§ **Data**:
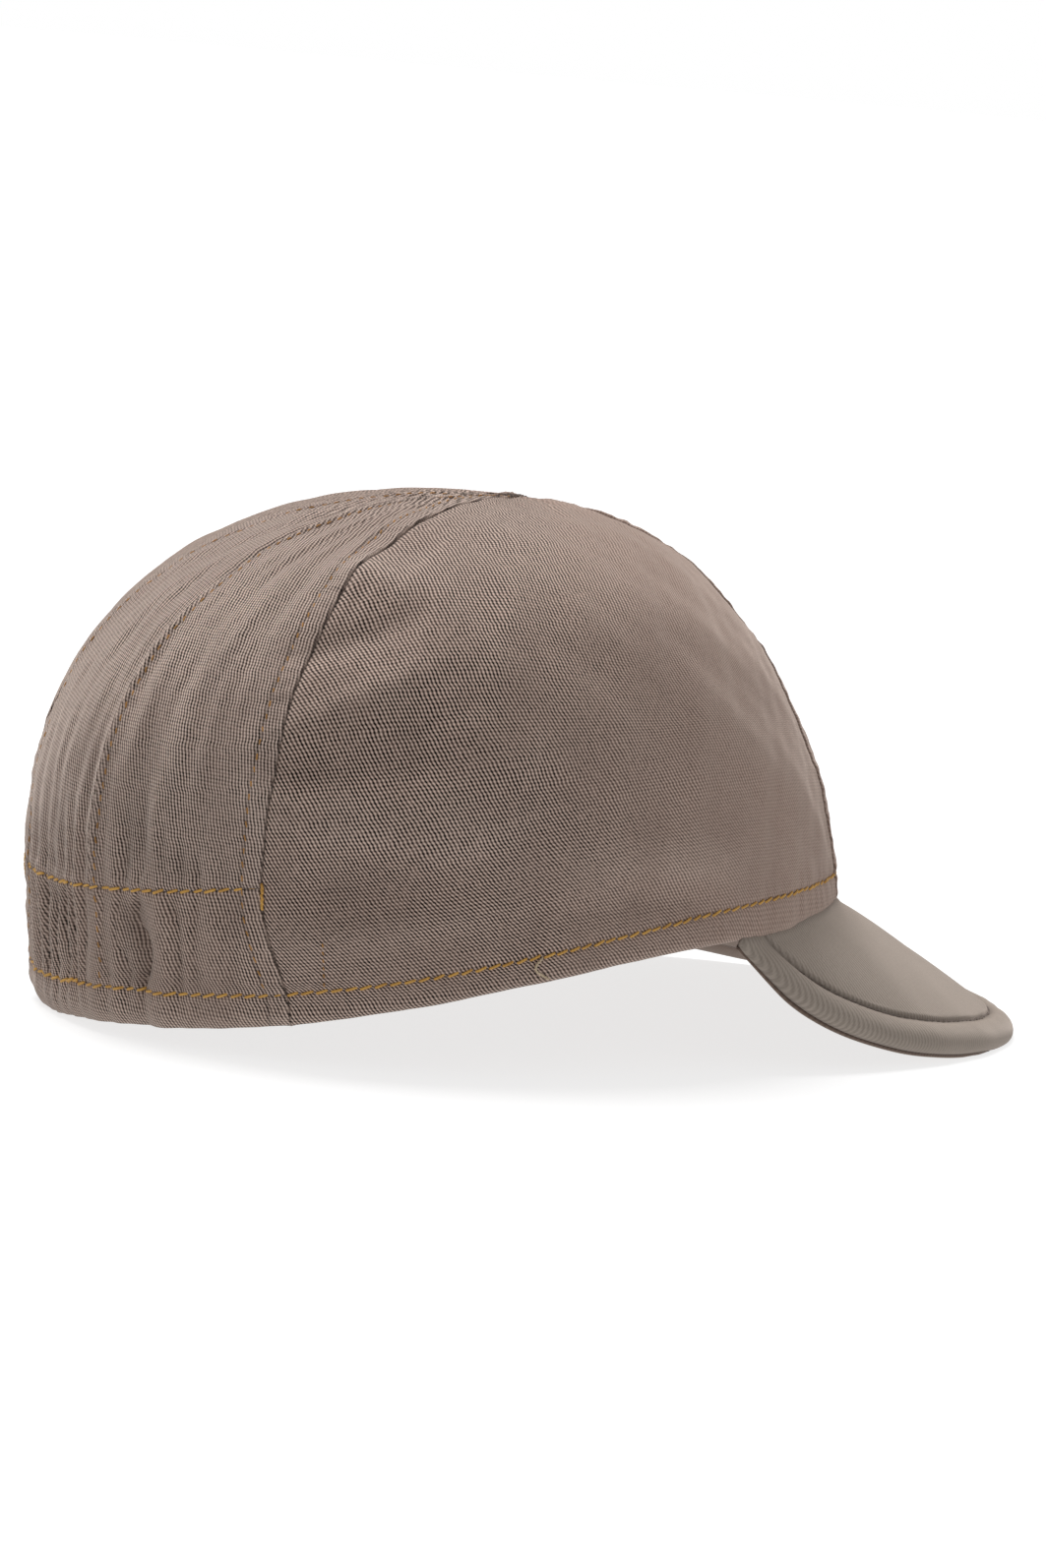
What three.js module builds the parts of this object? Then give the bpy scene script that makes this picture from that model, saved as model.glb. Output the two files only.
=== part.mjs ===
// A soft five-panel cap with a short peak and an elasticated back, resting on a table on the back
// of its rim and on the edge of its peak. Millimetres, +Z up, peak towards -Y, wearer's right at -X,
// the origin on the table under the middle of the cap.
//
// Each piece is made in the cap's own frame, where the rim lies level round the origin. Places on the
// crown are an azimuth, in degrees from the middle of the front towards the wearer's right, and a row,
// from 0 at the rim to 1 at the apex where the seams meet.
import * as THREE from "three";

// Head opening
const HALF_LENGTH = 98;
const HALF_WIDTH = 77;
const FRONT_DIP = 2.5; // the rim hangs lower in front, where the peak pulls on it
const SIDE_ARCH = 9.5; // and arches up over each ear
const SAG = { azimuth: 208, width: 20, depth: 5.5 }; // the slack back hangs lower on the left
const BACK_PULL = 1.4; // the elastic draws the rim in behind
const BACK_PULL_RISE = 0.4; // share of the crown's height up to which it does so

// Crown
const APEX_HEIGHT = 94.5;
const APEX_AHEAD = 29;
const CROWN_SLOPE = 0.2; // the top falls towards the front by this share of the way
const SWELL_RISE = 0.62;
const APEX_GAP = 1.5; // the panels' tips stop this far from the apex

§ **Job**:
Reproduce the full listing word for word.

§ **Finished answer**:
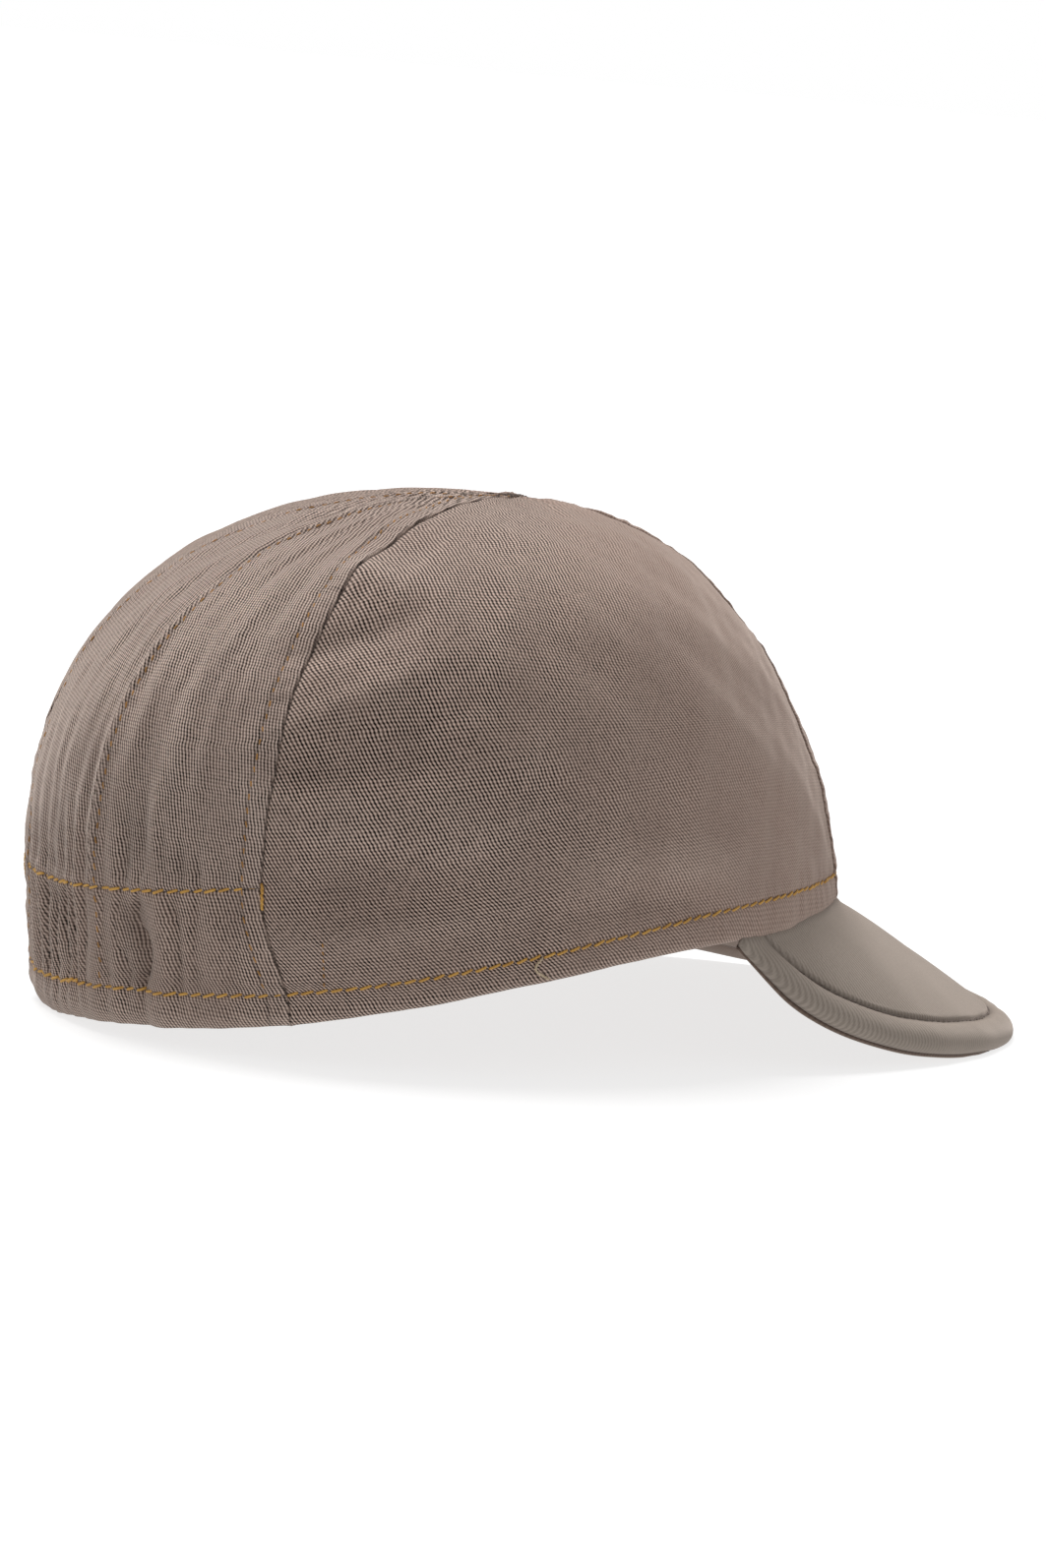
What three.js module builds the parts of this object? Then give the bpy scene script that makes this picture from that model, saved as model.glb. Output the two files only.
=== part.mjs ===
// A soft five-panel cap with a short peak and an elasticated back, resting on a table on the back
// of its rim and on the edge of its peak. Millimetres, +Z up, peak towards -Y, wearer's right at -X,
// the origin on the table under the middle of the cap.
//
// Each piece is made in the cap's own frame, where the rim lies level round the origin. Places on the
// crown are an azimuth, in degrees from the middle of the front towards the wearer's right, and a row,
// from 0 at the rim to 1 at the apex where the seams meet.
import * as THREE from "three";

// Head opening
const HALF_LENGTH = 98;
const HALF_WIDTH = 77;
const FRONT_DIP = 2.5; // the rim hangs lower in front, where the peak pulls on it
const SIDE_ARCH = 9.5; // and arches up over each ear
const SAG = { azimuth: 208, width: 20, depth: 5.5 }; // the slack back hangs lower on the left
const BACK_PULL = 1.4; // the elastic draws the rim in behind
const BACK_PULL_RISE = 0.4; // share of the crown's height up to which it does so

// Crown
const APEX_HEIGHT = 94.5;
const APEX_AHEAD = 29;
const CROWN_SLOPE = 0.2; // the top falls towards the front by this share of the way
const SWELL_RISE = 0.62;
const APEX_GAP = 1.5; // the panels' tips stop this far from the apex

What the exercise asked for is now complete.